**STATED TASK:**
Your task is to print all of the data word for word.

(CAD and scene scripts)

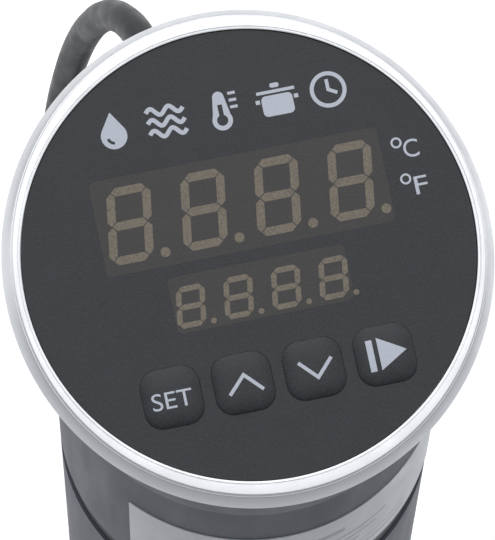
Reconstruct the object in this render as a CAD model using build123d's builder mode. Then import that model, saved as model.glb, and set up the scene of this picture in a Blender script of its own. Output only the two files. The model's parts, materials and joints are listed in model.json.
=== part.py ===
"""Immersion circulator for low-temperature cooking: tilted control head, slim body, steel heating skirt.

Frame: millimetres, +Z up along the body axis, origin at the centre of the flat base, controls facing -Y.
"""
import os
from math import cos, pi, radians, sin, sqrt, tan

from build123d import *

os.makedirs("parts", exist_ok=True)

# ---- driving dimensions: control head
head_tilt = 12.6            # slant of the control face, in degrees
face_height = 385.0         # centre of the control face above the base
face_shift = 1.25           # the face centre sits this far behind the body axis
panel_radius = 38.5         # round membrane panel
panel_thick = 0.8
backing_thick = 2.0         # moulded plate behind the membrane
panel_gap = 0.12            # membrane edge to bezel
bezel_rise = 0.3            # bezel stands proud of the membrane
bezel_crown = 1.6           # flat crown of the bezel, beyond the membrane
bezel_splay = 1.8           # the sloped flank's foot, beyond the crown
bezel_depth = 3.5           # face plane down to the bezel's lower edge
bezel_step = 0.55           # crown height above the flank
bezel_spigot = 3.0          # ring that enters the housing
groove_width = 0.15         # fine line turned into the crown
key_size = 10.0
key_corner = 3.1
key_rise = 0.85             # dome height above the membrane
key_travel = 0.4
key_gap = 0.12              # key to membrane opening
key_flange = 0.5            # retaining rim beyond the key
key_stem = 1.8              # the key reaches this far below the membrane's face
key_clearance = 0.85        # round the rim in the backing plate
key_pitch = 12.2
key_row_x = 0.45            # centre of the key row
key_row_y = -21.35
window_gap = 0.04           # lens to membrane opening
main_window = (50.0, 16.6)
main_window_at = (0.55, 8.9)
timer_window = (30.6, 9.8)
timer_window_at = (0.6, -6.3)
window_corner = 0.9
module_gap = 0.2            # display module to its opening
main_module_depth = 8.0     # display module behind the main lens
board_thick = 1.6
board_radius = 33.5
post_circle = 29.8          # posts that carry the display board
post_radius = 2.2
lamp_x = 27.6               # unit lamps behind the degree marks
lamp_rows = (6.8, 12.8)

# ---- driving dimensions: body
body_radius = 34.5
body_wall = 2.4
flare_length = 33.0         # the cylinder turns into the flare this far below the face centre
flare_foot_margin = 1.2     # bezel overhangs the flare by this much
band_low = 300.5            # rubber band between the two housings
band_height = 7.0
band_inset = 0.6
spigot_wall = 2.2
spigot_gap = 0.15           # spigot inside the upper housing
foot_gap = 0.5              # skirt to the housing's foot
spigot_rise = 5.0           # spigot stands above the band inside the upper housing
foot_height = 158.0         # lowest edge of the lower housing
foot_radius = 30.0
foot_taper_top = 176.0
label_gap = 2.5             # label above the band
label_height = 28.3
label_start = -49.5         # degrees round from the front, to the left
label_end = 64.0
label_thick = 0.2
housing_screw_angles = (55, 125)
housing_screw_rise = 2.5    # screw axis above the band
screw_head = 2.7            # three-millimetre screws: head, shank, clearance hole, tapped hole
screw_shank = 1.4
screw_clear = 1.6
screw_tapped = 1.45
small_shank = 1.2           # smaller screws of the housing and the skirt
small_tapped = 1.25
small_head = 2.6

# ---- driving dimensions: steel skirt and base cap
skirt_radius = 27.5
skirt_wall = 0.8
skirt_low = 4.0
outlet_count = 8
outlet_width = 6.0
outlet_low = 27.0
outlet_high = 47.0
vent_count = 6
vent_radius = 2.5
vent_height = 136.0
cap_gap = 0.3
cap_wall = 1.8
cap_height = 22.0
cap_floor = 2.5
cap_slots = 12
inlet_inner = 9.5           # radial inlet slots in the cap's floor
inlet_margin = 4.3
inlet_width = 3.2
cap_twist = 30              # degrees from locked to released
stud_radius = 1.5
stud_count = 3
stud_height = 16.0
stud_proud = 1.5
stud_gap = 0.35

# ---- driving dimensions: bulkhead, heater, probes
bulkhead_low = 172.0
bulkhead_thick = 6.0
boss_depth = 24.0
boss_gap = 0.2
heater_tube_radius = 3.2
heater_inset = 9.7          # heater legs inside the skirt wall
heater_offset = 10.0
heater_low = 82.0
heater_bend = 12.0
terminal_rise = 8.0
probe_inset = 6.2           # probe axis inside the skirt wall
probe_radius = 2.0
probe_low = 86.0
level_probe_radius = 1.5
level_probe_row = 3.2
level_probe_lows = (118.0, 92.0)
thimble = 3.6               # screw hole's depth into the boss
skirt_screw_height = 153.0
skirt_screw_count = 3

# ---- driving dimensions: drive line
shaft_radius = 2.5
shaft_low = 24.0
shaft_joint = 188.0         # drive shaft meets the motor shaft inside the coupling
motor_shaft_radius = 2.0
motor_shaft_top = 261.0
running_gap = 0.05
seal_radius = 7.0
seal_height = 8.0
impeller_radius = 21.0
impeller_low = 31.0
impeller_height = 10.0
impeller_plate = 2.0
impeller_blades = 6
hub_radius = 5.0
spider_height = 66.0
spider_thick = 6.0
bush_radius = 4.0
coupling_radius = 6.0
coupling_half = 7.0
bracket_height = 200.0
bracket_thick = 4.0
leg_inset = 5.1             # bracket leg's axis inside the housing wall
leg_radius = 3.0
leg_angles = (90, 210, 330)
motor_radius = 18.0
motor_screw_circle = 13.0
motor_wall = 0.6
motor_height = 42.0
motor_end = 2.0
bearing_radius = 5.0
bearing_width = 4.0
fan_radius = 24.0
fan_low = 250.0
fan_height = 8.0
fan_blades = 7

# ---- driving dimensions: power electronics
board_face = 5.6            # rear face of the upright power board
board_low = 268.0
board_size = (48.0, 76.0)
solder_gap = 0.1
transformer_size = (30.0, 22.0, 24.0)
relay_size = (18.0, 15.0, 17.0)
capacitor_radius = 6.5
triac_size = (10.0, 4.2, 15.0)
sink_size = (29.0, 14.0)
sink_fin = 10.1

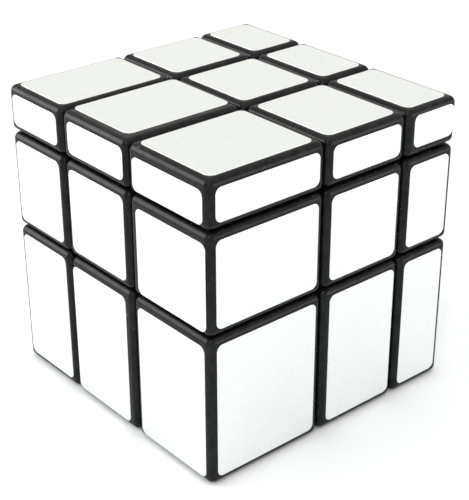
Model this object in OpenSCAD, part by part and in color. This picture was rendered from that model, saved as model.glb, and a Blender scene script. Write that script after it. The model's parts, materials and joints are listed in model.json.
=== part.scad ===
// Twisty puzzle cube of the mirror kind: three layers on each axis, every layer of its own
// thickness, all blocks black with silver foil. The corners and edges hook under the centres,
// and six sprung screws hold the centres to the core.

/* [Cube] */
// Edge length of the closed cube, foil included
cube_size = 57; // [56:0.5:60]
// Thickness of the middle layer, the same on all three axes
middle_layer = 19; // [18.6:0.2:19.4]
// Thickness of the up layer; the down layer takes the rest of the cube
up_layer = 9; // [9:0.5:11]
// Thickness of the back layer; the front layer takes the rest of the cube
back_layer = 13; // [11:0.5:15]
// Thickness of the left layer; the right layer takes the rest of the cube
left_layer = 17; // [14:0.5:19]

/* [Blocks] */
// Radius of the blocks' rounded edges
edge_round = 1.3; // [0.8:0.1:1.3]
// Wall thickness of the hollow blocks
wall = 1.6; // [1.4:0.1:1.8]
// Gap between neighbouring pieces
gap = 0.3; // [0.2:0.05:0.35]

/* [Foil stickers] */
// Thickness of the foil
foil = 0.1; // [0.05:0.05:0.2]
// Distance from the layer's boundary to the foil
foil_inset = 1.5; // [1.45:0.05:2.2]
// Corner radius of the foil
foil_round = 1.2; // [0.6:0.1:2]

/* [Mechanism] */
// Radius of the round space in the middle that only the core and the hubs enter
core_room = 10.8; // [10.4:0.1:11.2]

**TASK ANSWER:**
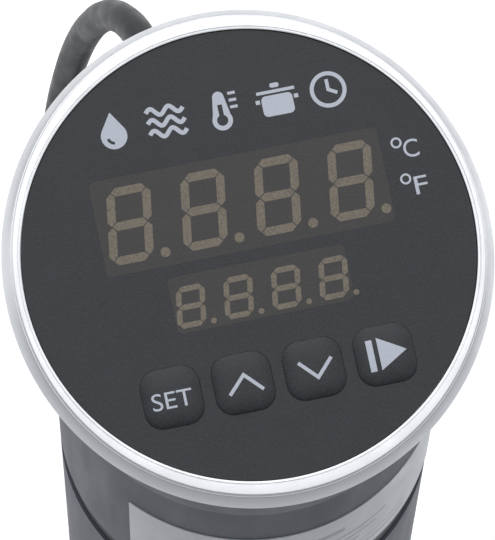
Reconstruct the object in this render as a CAD model using build123d's builder mode. Then import that model, saved as model.glb, and set up the scene of this picture in a Blender script of its own. Output only the two files. The model's parts, materials and joints are listed in model.json.
=== part.py ===
"""Immersion circulator for low-temperature cooking: tilted control head, slim body, steel heating skirt.

Frame: millimetres, +Z up along the body axis, origin at the centre of the flat base, controls facing -Y.
"""
import os
from math import cos, pi, radians, sin, sqrt, tan

from build123d import *

os.makedirs("parts", exist_ok=True)

# ---- driving dimensions: control head
head_tilt = 12.6            # slant of the control face, in degrees
face_height = 385.0         # centre of the control face above the base
face_shift = 1.25           # the face centre sits this far behind the body axis
panel_radius = 38.5         # round membrane panel
panel_thick = 0.8
backing_thick = 2.0         # moulded plate behind the membrane
panel_gap = 0.12            # membrane edge to bezel
bezel_rise = 0.3            # bezel stands proud of the membrane
bezel_crown = 1.6           # flat crown of the bezel, beyond the membrane
bezel_splay = 1.8           # the sloped flank's foot, beyond the crown
bezel_depth = 3.5           # face plane down to the bezel's lower edge
bezel_step = 0.55           # crown height above the flank
bezel_spigot = 3.0          # ring that enters the housing
groove_width = 0.15         # fine line turned into the crown
key_size = 10.0
key_corner = 3.1
key_rise = 0.85             # dome height above the membrane
key_travel = 0.4
key_gap = 0.12              # key to membrane opening
key_flange = 0.5            # retaining rim beyond the key
key_stem = 1.8              # the key reaches this far below the membrane's face
key_clearance = 0.85        # round the rim in the backing plate
key_pitch = 12.2
key_row_x = 0.45            # centre of the key row
key_row_y = -21.35
window_gap = 0.04           # lens to membrane opening
main_window = (50.0, 16.6)
main_window_at = (0.55, 8.9)
timer_window = (30.6, 9.8)
timer_window_at = (0.6, -6.3)
window_corner = 0.9
module_gap = 0.2            # display module to its opening
main_module_depth = 8.0     # display module behind the main lens
board_thick = 1.6
board_radius = 33.5
post_circle = 29.8          # posts that carry the display board
post_radius = 2.2
lamp_x = 27.6               # unit lamps behind the degree marks
lamp_rows = (6.8, 12.8)

# ---- driving dimensions: body
body_radius = 34.5
body_wall = 2.4
flare_length = 33.0         # the cylinder turns into the flare this far below the face centre
flare_foot_margin = 1.2     # bezel overhangs the flare by this much
band_low = 300.5            # rubber band between the two housings
band_height = 7.0
band_inset = 0.6
spigot_wall = 2.2
spigot_gap = 0.15           # spigot inside the upper housing
foot_gap = 0.5              # skirt to the housing's foot
spigot_rise = 5.0           # spigot stands above the band inside the upper housing
foot_height = 158.0         # lowest edge of the lower housing
foot_radius = 30.0
foot_taper_top = 176.0
label_gap = 2.5             # label above the band
label_height = 28.3
label_start = -49.5         # degrees round from the front, to the left
label_end = 64.0
label_thick = 0.2
housing_screw_angles = (55, 125)
housing_screw_rise = 2.5    # screw axis above the band
screw_head = 2.7            # three-millimetre screws: head, shank, clearance hole, tapped hole
screw_shank = 1.4
screw_clear = 1.6
screw_tapped = 1.45
small_shank = 1.2           # smaller screws of the housing and the skirt
small_tapped = 1.25
small_head = 2.6

# ---- driving dimensions: steel skirt and base cap
skirt_radius = 27.5
skirt_wall = 0.8
skirt_low = 4.0
outlet_count = 8
outlet_width = 6.0
outlet_low = 27.0
outlet_high = 47.0
vent_count = 6
vent_radius = 2.5
vent_height = 136.0
cap_gap = 0.3
cap_wall = 1.8
cap_height = 22.0
cap_floor = 2.5
cap_slots = 12
inlet_inner = 9.5           # radial inlet slots in the cap's floor
inlet_margin = 4.3
inlet_width = 3.2
cap_twist = 30              # degrees from locked to released
stud_radius = 1.5
stud_count = 3
stud_height = 16.0
stud_proud = 1.5
stud_gap = 0.35

# ---- driving dimensions: bulkhead, heater, probes
bulkhead_low = 172.0
bulkhead_thick = 6.0
boss_depth = 24.0
boss_gap = 0.2
heater_tube_radius = 3.2
heater_inset = 9.7          # heater legs inside the skirt wall
heater_offset = 10.0
heater_low = 82.0
heater_bend = 12.0
terminal_rise = 8.0
probe_inset = 6.2           # probe axis inside the skirt wall
probe_radius = 2.0
probe_low = 86.0
level_probe_radius = 1.5
level_probe_row = 3.2
level_probe_lows = (118.0, 92.0)
thimble = 3.6               # screw hole's depth into the boss
skirt_screw_height = 153.0
skirt_screw_count = 3

# ---- driving dimensions: drive line
shaft_radius = 2.5
shaft_low = 24.0
shaft_joint = 188.0         # drive shaft meets the motor shaft inside the coupling
motor_shaft_radius = 2.0
motor_shaft_top = 261.0
running_gap = 0.05
seal_radius = 7.0
seal_height = 8.0
impeller_radius = 21.0
impeller_low = 31.0
impeller_height = 10.0
impeller_plate = 2.0
impeller_blades = 6
hub_radius = 5.0
spider_height = 66.0
spider_thick = 6.0
bush_radius = 4.0
coupling_radius = 6.0
coupling_half = 7.0
bracket_height = 200.0
bracket_thick = 4.0
leg_inset = 5.1             # bracket leg's axis inside the housing wall
leg_radius = 3.0
leg_angles = (90, 210, 330)
motor_radius = 18.0
motor_screw_circle = 13.0
motor_wall = 0.6
motor_height = 42.0
motor_end = 2.0
bearing_radius = 5.0
bearing_width = 4.0
fan_radius = 24.0
fan_low = 250.0
fan_height = 8.0
fan_blades = 7

# ---- driving dimensions: power electronics
board_face = 5.6            # rear face of the upright power board
board_low = 268.0
board_size = (48.0, 76.0)
solder_gap = 0.1
transformer_size = (30.0, 22.0, 24.0)
relay_size = (18.0, 15.0, 17.0)
capacitor_radius = 6.5
triac_size = (10.0, 4.2, 15.0)
sink_size = (29.0, 14.0)
sink_fin = 10.1

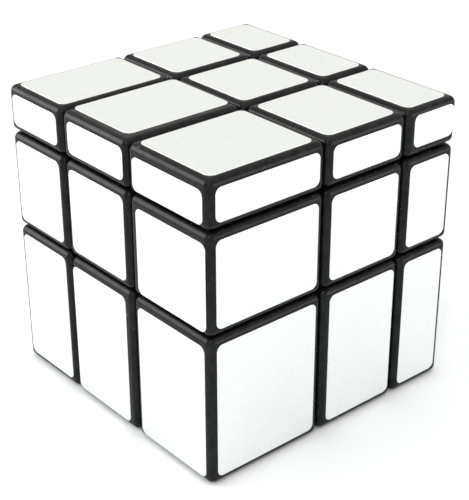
Model this object in OpenSCAD, part by part and in color. This picture was rendered from that model, saved as model.glb, and a Blender scene script. Write that script after it. The model's parts, materials and joints are listed in model.json.
=== part.scad ===
// Twisty puzzle cube of the mirror kind: three layers on each axis, every layer of its own
// thickness, all blocks black with silver foil. The corners and edges hook under the centres,
// and six sprung screws hold the centres to the core.

/* [Cube] */
// Edge length of the closed cube, foil included
cube_size = 57; // [56:0.5:60]
// Thickness of the middle layer, the same on all three axes
middle_layer = 19; // [18.6:0.2:19.4]
// Thickness of the up layer; the down layer takes the rest of the cube
up_layer = 9; // [9:0.5:11]
// Thickness of the back layer; the front layer takes the rest of the cube
back_layer = 13; // [11:0.5:15]
// Thickness of the left layer; the right layer takes the rest of the cube
left_layer = 17; // [14:0.5:19]

/* [Blocks] */
// Radius of the blocks' rounded edges
edge_round = 1.3; // [0.8:0.1:1.3]
// Wall thickness of the hollow blocks
wall = 1.6; // [1.4:0.1:1.8]
// Gap between neighbouring pieces
gap = 0.3; // [0.2:0.05:0.35]

/* [Foil stickers] */
// Thickness of the foil
foil = 0.1; // [0.05:0.05:0.2]
// Distance from the layer's boundary to the foil
foil_inset = 1.5; // [1.45:0.05:2.2]
// Corner radius of the foil
foil_round = 1.2; // [0.6:0.1:2]

/* [Mechanism] */
// Radius of the round space in the middle that only the core and the hubs enter
core_room = 10.8; // [10.4:0.1:11.2]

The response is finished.